The shows, which followed, proved the financial viability of the new Institute and the quality of work submitted for exhibition vindicated the original decision to embark upon such an ambitious project. This early success, in some ways unexpected, brought with it a number of problems. These all centred upon the rapidly growing numbers of works sent in for the annual exhibitions. One of the reasons that the Institute was so eagerly welcomed by the artistic community in the West of Scotland was the relative difficulty these artists had in getting the work accepted by the Royal Scottish Academy in Edinburgh. So many artists wished to send work to the Glasgow exhibition that the Institute had to employ more staff to deal with submissions and arrange more gallery space to accommodate all the works. This placed a greater strain on the only suitable premises, the Corporation Galleries, and the Corporation of the City of Glasgow began to express its misgivings about the Institute’s repeated demands for accommodation. In particular, the Corporation was most unhappy about renting its Galleries to the Institute for four or five months of the year - which involved packing and putting into store the McLellan Collection of Old Masters. The early Minute Books of the Institute are filled with reports from both sides about the safety of the City’s art collection, the validity of exhibitions of contemporary painting and other such contentious matters. The relationship between Institute and Corporation was, at best, uneasy but the popularity of the exhibition with both the “art-buying” and the “art-loving” public ensured its continuing annual appearance at the Corporation Galleries until 1879 when the Institute opened its own Gallery in Sauchiehall Street (a building better known to more recent generations of Glaswegians as Pettigrew and Stephens’ department store).

 

As the exhibitions grew in size, so did they in quality. The foundation of the Institute did little to soften the Royal Scottish Academy’s attitude to painters from the West; indeed, in some ways there was a distinct polarisation between the two institutions with each concentrating on the work submitted from its immediate environs. The Council of the Institute, however, decided that they were not interested merely in arranging exhibitions of local artists. The original intention had been to bring the next of modern painting to Glasgow, no matter its origins. Accordingly the Institute decided that its show should aim beyond its own geographical area to encompass the best in modern painting from the whole of Britain and further afield. A start was made by borrowing paintings from local collectors. John Graham lent pictures by Turner and Constable, and the practice grew in the 1870s to include many works by French painters which had recently entered Scottish collections. Agents were recruited in London to seek out pictures for the Institute and by 1880 some of the most famous English artists were regular exhibitors in Glasgow, Albert Moore, Millais, Holman Hunt, Poynter, Leighton, Watts and Burne Jones joined London Scots, such a Pettrie and Orchardson, MacWhirter and Farquharson as contributors of major paintings to the annual exhibitions at the Institute.

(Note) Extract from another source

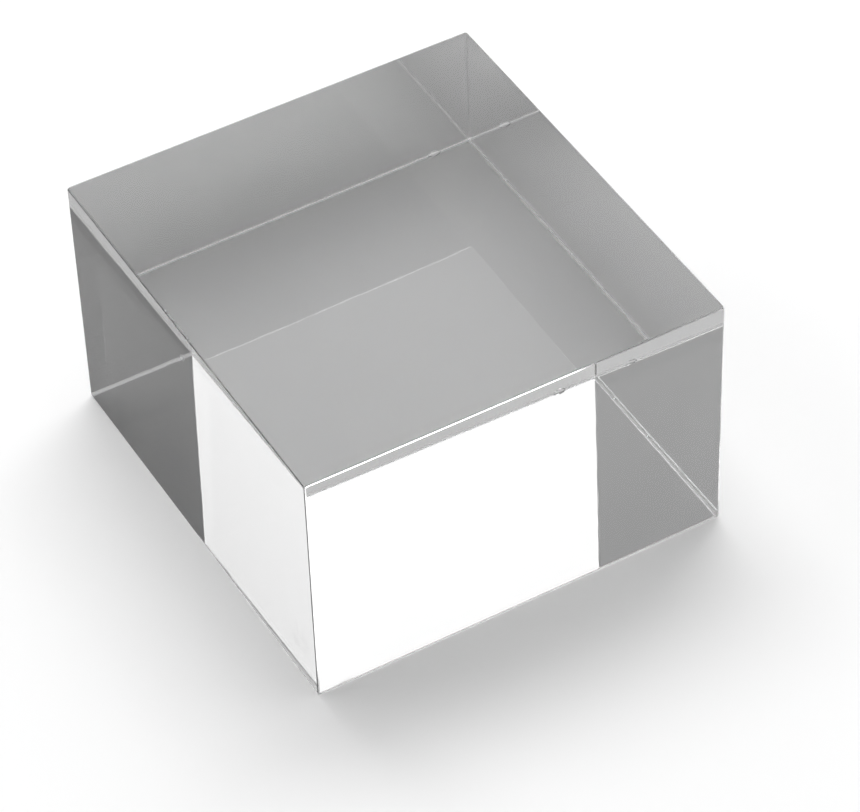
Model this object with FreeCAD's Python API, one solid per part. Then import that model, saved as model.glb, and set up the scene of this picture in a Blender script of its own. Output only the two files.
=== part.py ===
import FreeCAD, Part
import os

# Display block of clear cast acrylic: one solid piece, sawn from thick sheet and polished all over.
# Frame: X across the front, Y from front to back, Z up; the origin is the middle of the base.
# All sizes are in millimetres.

block_width = 101.6    # along X, 4 in
block_depth = 107.95   # along Y, 4 1/4 in
block_height = 63.5    # along Z, the thickness of the sheet, 2 1/2 in
edge_break = 0.4       # set-back on each face of the small flat that dulls every sharp edge


def acrylic_block():
    """The sawn block with its base centred on the origin and all its edges broken."""
    corner = FreeCAD.Vector(-block_width / 2, -block_depth / 2, 0)
    sawn = Part.makeBox(block_width, block_depth, block_height, corner)
    return sawn.makeChamfer(edge_break, sawn.Edges)


parts = {"acrylic_block": acrylic_block()}

os.makedirs("parts", exist_ok=True)
for node, shape in parts.items():
    shape.exportStep(f"parts/{node}.step")
    print(node, "valid", shape.isValid(), "volume", round(shape.Volume, 1), "mm3")
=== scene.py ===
import math

import bmesh
import bpy
from mathutils import Matrix, Vector, noise


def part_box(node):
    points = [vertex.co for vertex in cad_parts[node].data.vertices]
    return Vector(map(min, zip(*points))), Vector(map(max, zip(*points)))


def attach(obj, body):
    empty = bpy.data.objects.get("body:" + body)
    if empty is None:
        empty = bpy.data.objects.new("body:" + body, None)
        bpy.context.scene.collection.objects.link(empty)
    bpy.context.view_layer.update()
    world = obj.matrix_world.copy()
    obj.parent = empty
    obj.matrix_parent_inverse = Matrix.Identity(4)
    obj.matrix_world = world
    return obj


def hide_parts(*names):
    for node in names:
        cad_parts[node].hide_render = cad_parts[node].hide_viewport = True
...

French and Dutch paintings became regular features too, either borrowed from collectors such as James Donald and Sir Peter Coats or contributed for sale by the artists’ dealers in London and Glasgow. Many a Millet or Corot, Israels or Maris found a permanent home in Glasgow after its appearance on the walls of the Institute.

 

Not surprisingly the popular success of these exhibitions increased the Institute’s profits - 45,327 people visited the second exhibition, 53,000 visitors were received at the third and the figures rose steadily for twenty years. Both the quality and quantity of works on show grew and the strain on the accommodation offered by the Corporation spurred the Institute to build a Gallery of its own. For some years the Institute had been putting part of its profits into the purchase of works from the exhibition and by the sale of these, and some judicious borrowings, sufficient funds were raised for the new project. J J Burnet was chosen as architect, a site was acquired in Sauchiehall Street between West Campbell Street and Wellington Street, and the new Galleries opened with the annual exhibition of 1879.